Arab World Materials 29 March 2014 21:23 (UTC +04:00)
A total of 17 people were killed and 23 others wounded on Saturday in separate attacks across Iraq, including the volatile province of Anbar.
17 killed in violence in Iraq's Anbar province

A total of 17 people were killed and 23 others wounded on Saturday in separate attacks across Iraq, including the volatile province of Anbar, police said, Xinhua reported.

Four soldiers were killed and two members of a government- backed Sahwa paramilitary group wounded when gunmen using mortars and machineguns attacked their base in Albu Delma, just northwest of the provincial capital city Ramadi, some 110 km west of Baghdad.

The Sahwa militia, also known as the Awakening Council or the Sons of Iraq, consists of armed groups, including some powerful anti-U.S. Sunni insurgent groups, who turned their rifles against the al-Qaida network after the latter exercised indiscriminate killings against both Shiite and Sunni Muslim communities.

In a separate incident, anti-government gunmen attacked an army patrol in al-Houze district in central Ramadi, leaving three soldiers killed after they destroyed their vehicle.

Elsewhere, a fierce clash erupted between a commando force and gunmen, believed to be linked to al-Qaida militant group, in the town of al-Garma, just east of the militant-seized city of Fallujah, some 50 km west of Baghdad, killing seven gunmen.

Meanwhile, five civilians were wounded when several mortar rounds landed in the town of al-Saqlawiyah, just north of Fallujah. The mortar rounds were believed to be fired from military bases outside the town.

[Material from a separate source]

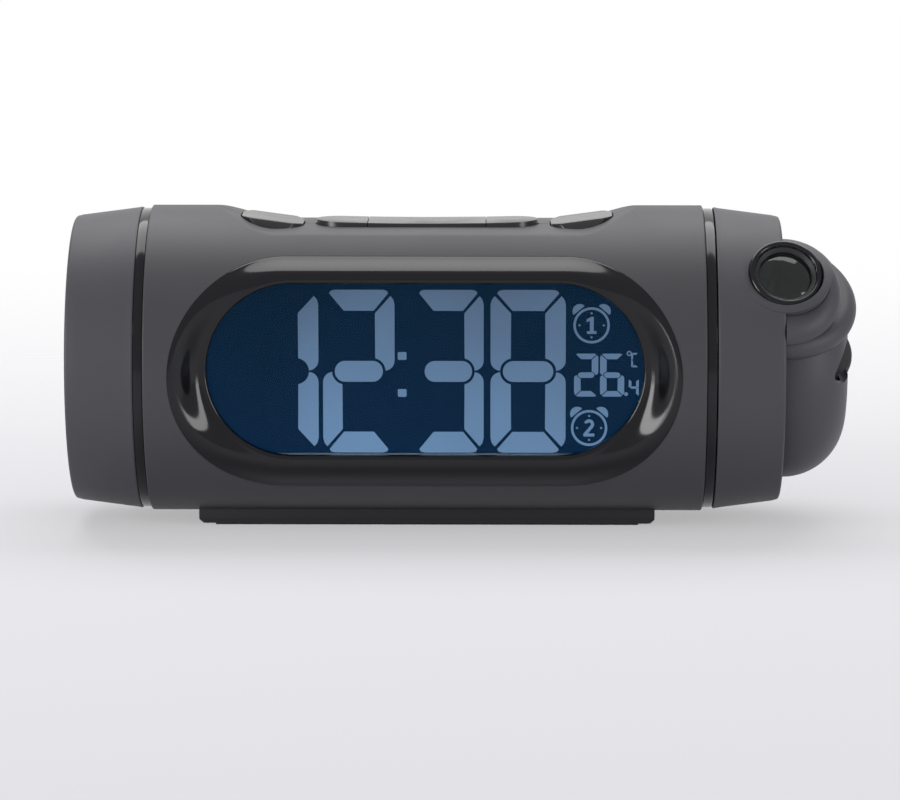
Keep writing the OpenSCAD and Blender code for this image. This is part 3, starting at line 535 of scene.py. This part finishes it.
def ovalPoint(length, height, turn):
    half = (length - height) / 2
    side = 1 if math.cos(turn) >= 0 else -1
    return Vector((side * half + height / 2 * math.cos(turn), height / 2 * math.sin(turn)))


def onRound(radius, point):
    return -math.sqrt(radius * radius - point.y * point.y)


# One point of the bezel: on its outer wall, on the dished face, or on the rim that falls to the window
def bezelPoint(part, amount, turn):
    outer = ovalPoint(display["bezelLength"], display["bezelHeight"], turn)
    lift = Vector((0, display["rise"]))
    lip = ovalPoint(display["lipLength"], display["lipHeight"], turn) + lift
    opening = ovalPoint(display["windowLength"], display["windowHeight"], turn) + lift
    if part == "wall":
        return outer.x, onRound(display["bezelRadius"] - amount, outer), outer.y
    if part == "face":
        share, sunk = amount
        point = outer.lerp(lip, share)
        dish = smoothStep(0, 1, share)
        depth = onRound(display["bezelRadius"], point) * (1 - dish) - display["lipDepth"] * dish + sunk
        return point.x, depth, point.y
    share, depth = amount
    point = lip.lerp(opening, share)
    return point.x, -depth, point.y


def makeBezel():
    faceRows = bezelMesh["faceRows"]
    rows = [("wall", depth) for depth in bezelMesh["wall"]]
    rows += [("face", edge) for edge in bezelMesh["faceEdge"]]
    rows += [("face", (i / faceRows, 0.0)) for i in range(1, faceRows + 1)]
    rows += [("rim", step) for step in bezelMesh["rim"]]
    bm = bmesh.new()
    loops = []
    for part, amount in rows:
        ring = bmesh.ops.create_circle(bm, segments=bezelMesh["steps"], radius=1.0)["verts"]
        for number, vert in enumerate(ring):
            turn = -math.pi / 2 + (number + 0.5) * math.tau / bezelMesh["steps"]
            vert.co = bezelPoint(part, amount, turn)
        loops.append(ring)
    for ring, following in zip(loops, loops[1:]):
        edges = list({edge for vert in ring + following for edge in vert.link_edges
                      if all(v in ring for v in edge.verts) or all(v in following for v in edge.verts)})
        bmesh.ops.bridge_loops(bm, edges=edges)
    bmesh.ops.recalc_face_normals(bm, faces=bm.faces)
    return bm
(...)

Separately, a policeman was critically wounded when a sticky bomb attached to his car was detonated in the town of Baghdadi near the city of Heet, some 160 km west of Baghdad.

Six civilians and two members of Sahwa paramilitary group were wounded by a roadside bomb explosion at a checkpoint manned by the Sahwa members in Abu Ghraib area, some 25 km west of Baghdad.

In Baghdad, four people were wounded when a roadside bomb exploded at an intersection in Adhamiyah district in the northern part of the capital, while two civilians were wounded in a blast of a sticky bomb attached to their car in eastern Baghdad.

In Iraq's eastern province of Diyala, two civilians were shot dead and another wounded in two attacks by gunmen near the provincial capital city of Baquba, some 65 km northeast of Baghdad.

An armed man was killed in a clash with a security force near the town of Udheim, some 50 km north of Baquba.

Iraq is witnessing its worst violence in recent years. According to the UN Assistance Mission for Iraq, a total of 8,868 Iraqis, including 7,818 civilians and civilian police personnel, were killed in 2013, the highest annual death toll in years.